[start]

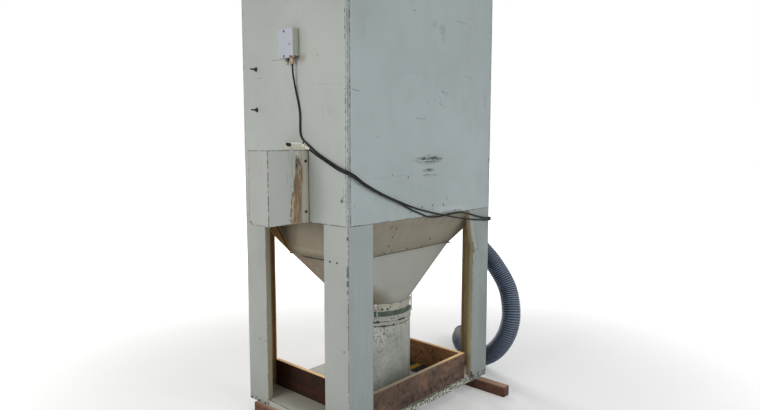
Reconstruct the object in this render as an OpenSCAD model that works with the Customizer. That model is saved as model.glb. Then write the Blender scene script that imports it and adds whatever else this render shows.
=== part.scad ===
// Sheet-metal cyclone separator cabinet on four folded legs. A two-stage
// hopper narrows to a round outlet over a clamped dust drum, which stands
// between three boards on a folded base. The base lies on two timbers.
// Millimetres, +Z up, z = 0 on the ground, origin at the centre of the
// footprint. The wide wall with the crossing leads faces -Y.

/* [Cabinet] */
// Width of the cabinet over its corner posts, along X
cabinet_w = 1200; // [900:10:1600]
// Depth of the cabinet over its corner posts, along Y
cabinet_d = 800; // [640:10:1000]
// Height of the walls above the hopper's top edge
wall_h = 1400; // [900:10:1800]
// Thickness of wall, roof and hopper sheet
sheet_t = 2; // [1.5:0.5:3]
// Width of corner post that shows beside each wall sheet
corner_show = 12; // [6:1:25]
// Depth of the roof's turned-down edge
roof_lip = 40; // [20:5:80]

/* [Legs and base] */
// Clear height of the legs below the cabinet
leg_h = 1050; // [900:10:1300]
// Flange width of the folded corner posts
post_flange = 170; // [120:5:180]
// Sheet thickness of the corner posts
post_t = 3; // [2:0.5:4]
// Width of the posts' return lips
post_lip = 30; // [15:1:40]
// Height of the folded base frame
base_h = 35; // [25:1:60]
// Sheet thickness of the base frame
base_t = 3; // [2:0.5:4]
// Width of the base frame's two end plates
base_end_w = 190; // [172:1:200]
// Width of the base frame's front and rear rails
base_rail_w = 50; // [40:1:80]
// Thickness of the sheet under the drum
floor_t = 3; // [2:0.5:5]
// Gap between the drum and the rubber mat beside it
mat_gap = 30; // [15:1:60]
// Thickness of the rubber mat
mat_t = 4; // [2:0.5:8]

/* [Timber] */
// Height of the two ground timbers
bearer_h = 60; // [40:1:100]
// Width of the left ground timber
bearer_left_w = 76; // [60:1:100]
// Width of the right ground timber
bearer_right_w = 57; // [45:1:80]
// Length of the ground timbers
bearer_len = 960; // [800:10:1100]
// How far the right timber reaches out in front of the wide wall
bearer_reach = 200; // [100:5:300]
// How much further the left timber reaches forward than the right one
bearer_left_more = 25; // [0:1:60]
// How far the left timber stands out past the narrow wall
bearer_left_out = 20; // [0:1:40]
// Distance of the right timber's left edge from the right legs' outer face
bearer_right_in = 117; // [90:1:160]
// Height of the boards round the drum
board_h = 152; // [100:1:200]
// Thickness of the boards
board_t = 24; // [18:1:32]
// How far the left board stands out over the base's left plate
board_left_out = 33; // [0:1:60]
// Gap between the right board and the base's right plate
board_right_in = 21; // [0:1:60]
// Distance of the front board from the base's front edge
board_inset = 12; // [8:1:20]

/* [Hopper] */
// Height of the sloped upper stage
hopper_upper_h = 215; // [150:5:260]
// Height of the square-to-round lower stage
hopper_lower_h = 279; // [220:1:320]
// Depth of the hopper at the seam between its stages, along Y
seam_d = 434; // [425:1:500]
// Gap between the hopper's end plates and the posts' lips
post_gap = 2; // [1:0.5:6]
// How far the sloped plates stand past the end plates at the seam
plate_flange = 14; // [8:1:30]
// Gap between the sloped plates' widest points and the posts
wing_gap = 62; // [30:1:100]
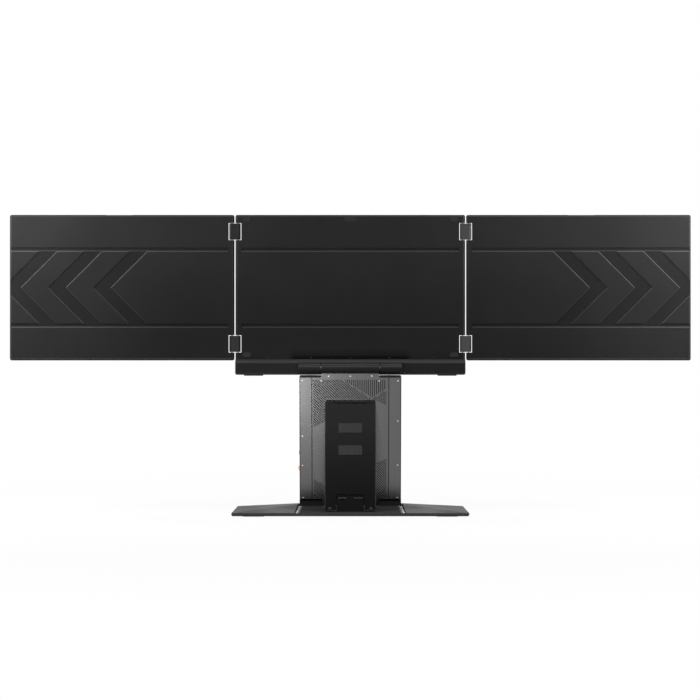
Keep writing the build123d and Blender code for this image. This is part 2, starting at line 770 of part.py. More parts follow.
with BuildPart() as kick_leg:
    with BuildSketch(Plane(origin=(0, leg_y, leg_z), x_dir=(1, 0, 0), z_dir=-leg_plane.y_dir)):
        with BuildLine():
            Polyline((-leg_half_width, -leg_thickness / 2), (-leg_half_width + leg_bevel, leg_thickness / 2),
                     (leg_half_width - leg_bevel, leg_thickness / 2), (leg_half_width, -leg_thickness / 2),
                     close=True)
        make_face()
    extrude(amount=leg_length - leg_tip_height)
    with BuildSketch(leg_side.offset(-leg_half_width + leg_bevel)):
        Circle(leg_knuckle_radius)
    extrude(amount=2 * (leg_half_width - leg_bevel))
    # notches for the hinge block and for the bracket
    with BuildSketch(leg_plane.offset(-leg_half_width)):
        notch_depth_top = leg_knuckle_radius + leg_notch_gap
        Rectangle(2 * leg_notch_half, 2 * notch_depth_top)
        with Locations((0, -leg_length)):
            Rectangle(2 * leg_foot_notch_half, leg_foot_notch_height, align=(Align.CENTER, Align.MIN))
    extrude(amount=2 * leg_half_width, mode=Mode.SUBTRACT)
    with BuildSketch(leg_side.offset(-leg_half_width)):
        Circle(leg_pin_radius + pin_clearance)
    extrude(amount=2 * leg_half_width, mode=Mode.SUBTRACT)
    with BuildSketch(leg_plane.offset(-leg_half_width)):
        with Locations(*[(side * leg_screw_place, leg_screw_rise - leg_length) for side in (-1, 1)]):
            Circle(leg_screw_radius / 2 + screw_clearance)
    extrude(amount=2 * leg_half_width, mode=Mode.SUBTRACT)
keep("kick_leg", kick_leg.part)

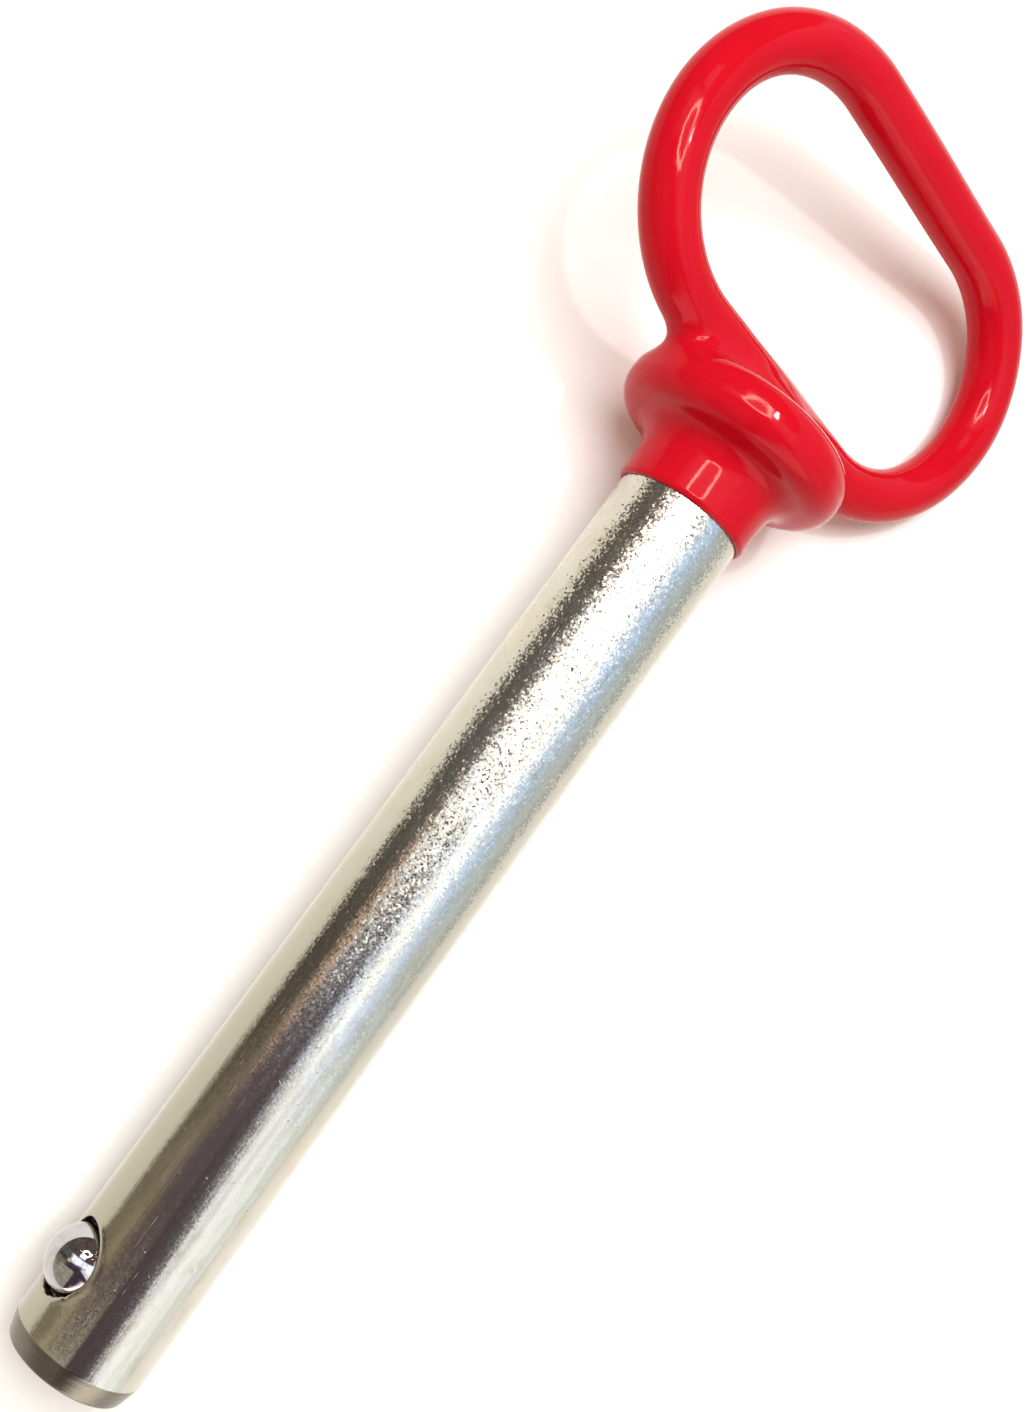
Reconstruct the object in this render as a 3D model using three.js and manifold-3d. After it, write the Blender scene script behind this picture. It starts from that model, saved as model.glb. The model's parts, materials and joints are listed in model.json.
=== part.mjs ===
// Drawbar hitch pin with a fixed loop handle and a spring-loaded detent ball.
//
// The pin is modelled in its own frame: X runs along the bar from the tip face to the handle,
// Y lies in the plane of the handle loop and points to the side the ball stands out of, and Z is
// square to the loop. The finished pin is then laid on the ground, where it rests on the corner
// of its tip, the rim of its collar and one end of its loop. Millimetres, ground at z = 0.

import * as THREE from 'three';
import { mergeVertices } from 'three/addons/utils/BufferGeometryUtils.js';
import Module from 'manifold-3d';

const wasm = await Module();
wasm.setup();

// ---- Bar ----
const pinDiameter = 25.4;
const gripLength = 184; // bare bar, from the tip face to the lower edge of the coating
const tipFaceDiameter = 23;
const tipChamferLength = 4.1;
const neckLength = 13.6; // bar under the coating, up to the collar
const spigotDiameter = 16; // reduced end of the bar, which passes through the collar
const spigotStand = 1; // how far the spigot stands past the collar

// ---- Detent ball, its hole and its spring ----
const ballDiameter = 12.7;
const ballStand = 3.5; // how far the ball stands out of the bar
const ballFromTip = 17;
const ballClearance = 0.25; // ball to the wall of its hole
const lipGrip = 0.05; // how far each staked lip closes in over the ball
const lipClearance = 0.02; // ball at rest to the staked lips
const holeMouthEase = 0.45; // extra half length of the mouth, along the bar
const drillPointAngle = THREE.MathUtils.degToRad(118);
const springWire = 1.1;
const springTurns = 4.5;
const springClearance = 1.45; // spring to the wall of the hole
const springReserve = 1; // length left over when the ball is pressed flush

// ---- Collar ----
const collarDiameter = 44.6;
const collarThickness = 9;
const collarEdgeRadius = 4;
const collarWeldLeg = 1.8;

// ---- Handle loop: round rod, two straights and two half turns ----
const rodDiameter = 9.525;
const loopBendRadius = 27.5; // to the middle of the rod
const loopStraight = 41.8;
const rodButtGap = 1; // between the rod's two ends, over the spigot
const handleWeldLength = 17;
const handleWeldSize = 6.4;

// ---- Dipped vinyl coating ----
const rodCoat = 0.85;
const collarCoat = 1.2;
const neckEdgeCoat = 1.05;
const neckTopCoat = 2.2;
const neckFillet = 2.6; // between the neck and the underside of the collar

// ---- Fits ----
const seatGap = 0.3; // between pieces that are pressed, welded or dipped together

// ---- Facets ----
const barSegments = 64;
const turnedSegments = 40;
const edgeSteps = 3; // along a quarter round
const rodSides = 12;
const coatSides = 16;
const loopHalfSteps = 30;
const springSides = 6;
const springStepsPerTurn = 14;

// ---- Worked out from the sizes above ----
const pinRadius = pinDiameter / 2;
const ballRadius = ballDiameter / 2;
const holeRadius = ballRadius + ballClearance;
const ballHeight = pinRadius + ballStand - ballRadius; // ball centre, above the bar's axis
const lipHalfWidth = ballRadius - lipGrip;
const lipHeight = ballHeight + Math.sqrt(ballRadius ** 2 - (lipHalfWidth - lipClearance) ** 2);
const drillPointSlope = 1 / Math.tan(drillPointAngle / 2);
const springSeat = springWire / 2 + seatGap; // middle of the wire to what the spring bears on
const springRadius = holeRadius - springClearance - springWire / 2;
const springTop = ballHeight - Math.sqrt((ballRadius + springSeat) ** 2 - springRadius ** 2);
const springBottom = springTop - springTurns * springWire - ballStand - springReserve;
const drillPointHeight = springBottom - springSeat / Math.sin(drillPointAngle / 2)
  - springRadius * drillPointSlope;
const collarUnderside = gripLength + neckLength;
const collarTop = collarUnderside + collarThickness;
const collarMiddle = (collarUnderside + collarTop) / 2;
const collarRadius = collarDiameter / 2;
const spigotRadius = spigotDiameter / 2;
const spigotEnd = collarTop + spigotStand;
const rodRadius = rodDiameter / 2;
const barMiddle = spigotEnd + seatGap + rodRadius; // middle line of the loop's lower straight
const loopMiddle = barMiddle + loopBendRadius;
const coatedRodRadius = rodRadius + rodCoat;
const coatedCollarRadius = collarRadius + collarCoat;
const coatedEdgeRadius = collarEdgeRadius + collarCoat;
const weldCentre = spigotEnd + handleWeldSize / 4;

// ---- Helpers ----

// A BufferGeometry as a manifold solid.
function solid(geometry) {
  const bare = geometry.clone();
  bare.deleteAttribute('normal');
  bare.deleteAttribute('uv');
  const merged = mergeVertices(bare, 1e-4);
  return new wasm.Manifold(new wasm.Mesh({
    numProp: 3,
    vertProperties: new Float32Array(merged.attributes.position.array),
    triVerts: new Uint32Array(merged.index.array),
  }));
}

// A manifold solid as a BufferGeometry.
function geometryOf(body) {
  const mesh = body.getMesh();
  const geometry = new THREE.BufferGeometry();
  geometry.setAttribute('position', new THREE.BufferAttribute(mesh.vertProperties, 3));
  geometry.setIndex(new THREE.BufferAttribute(mesh.triVerts, 1));
  geometry.computeVertexNormals();
  return geometry;
}

// Points of an arc about (x, y), from one angle to another, in degrees.
function arc(x, y, radius, from, to, steps) {
  const points = [];
  for (let i = 0; i <= steps; i += 1) {
    const angle = THREE.MathUtils.degToRad(from + (to - from) * i / steps);
    points.push([x + radius * Math.cos(angle), y + radius * Math.sin(angle)]);
  }
  return points;
}

// A turned shape: profile points are [radius, place along the axis], which starts as Y.
function turned(profile, segments) {
  return new THREE.LatheGeometry(profile.map(([r, x]) => new THREE.Vector2(r, x)), segments);
}

// The same, turned about the bar's axis.
function turnedAlongBar(profile, segments) {
  return turned(profile, segments).rotateZ(-Math.PI / 2);
}

function circleShape(radius, sides) {
  const shape = new THREE.Shape();
  for (let i = 0; i < sides; i += 1) {
    const angle = 2 * Math.PI * i / sides;
    const move = i === 0 ? 'moveTo' : 'lineTo';
    shape[move](radius * Math.cos(angle), radius * Math.sin(angle));
  }
  return shape;
}

function roundAlong(curve, radius, sides, steps) {
  return new THREE.ExtrudeGeometry(circleShape(radius, sides), { steps, extrudePath: curve });
}

// Part of the loop's middle line, measured from the middle of its lower straight towards +Y.
class LoopCurve extends THREE.Curve {
  constructor(from, to) {
    super();
    this.from = from;
    this.to = to;
  }

  getPoint(t, target = new THREE.Vector3()) {
    const bend = Math.PI * loopBendRadius;
    const round = 2 * (loopStraight + bend);
    let s = ((this.from + (this.to - this.from) * t) % round + round) % round;
    let side = 1;
    if (s > round / 2) {
      s = round - s;
      side = -1;
    }
    if (s <= loopStraight / 2) {
      return target.set(barMiddle, side * s, 0);
    }
    if (s <= loopStraight / 2 + bend) {
      const angle = (s - loopStraight / 2) / loopBendRadius;
      const y = loopStraight / 2 + loopBendRadius * Math.sin(angle);
      return target.set(loopMiddle - loopBendRadius * Math.cos(angle), side * y, 0);
    }
    return target.set(barMiddle + 2 * loopBendRadius, side * (loopStraight + bend - s), 0);
  }
}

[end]

• Exercise:
From the very first line of the data through the line with "leads faces -Y." in it, please reproduce each line exactly and output nothing more.

• Reply:
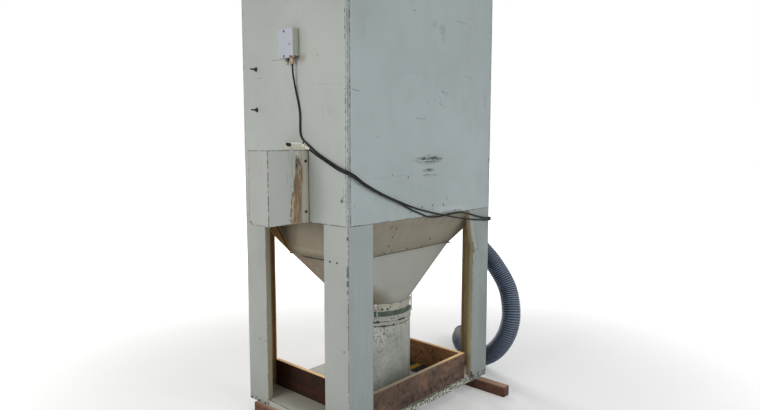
Reconstruct the object in this render as an OpenSCAD model that works with the Customizer. That model is saved as model.glb. Then write the Blender scene script that imports it and adds whatever else this render shows.
=== part.scad ===
// Sheet-metal cyclone separator cabinet on four folded legs. A two-stage
// hopper narrows to a round outlet over a clamped dust drum, which stands
// between three boards on a folded base. The base lies on two timbers.
// Millimetres, +Z up, z = 0 on the ground, origin at the centre of the
// footprint. The wide wall with the crossing leads faces -Y.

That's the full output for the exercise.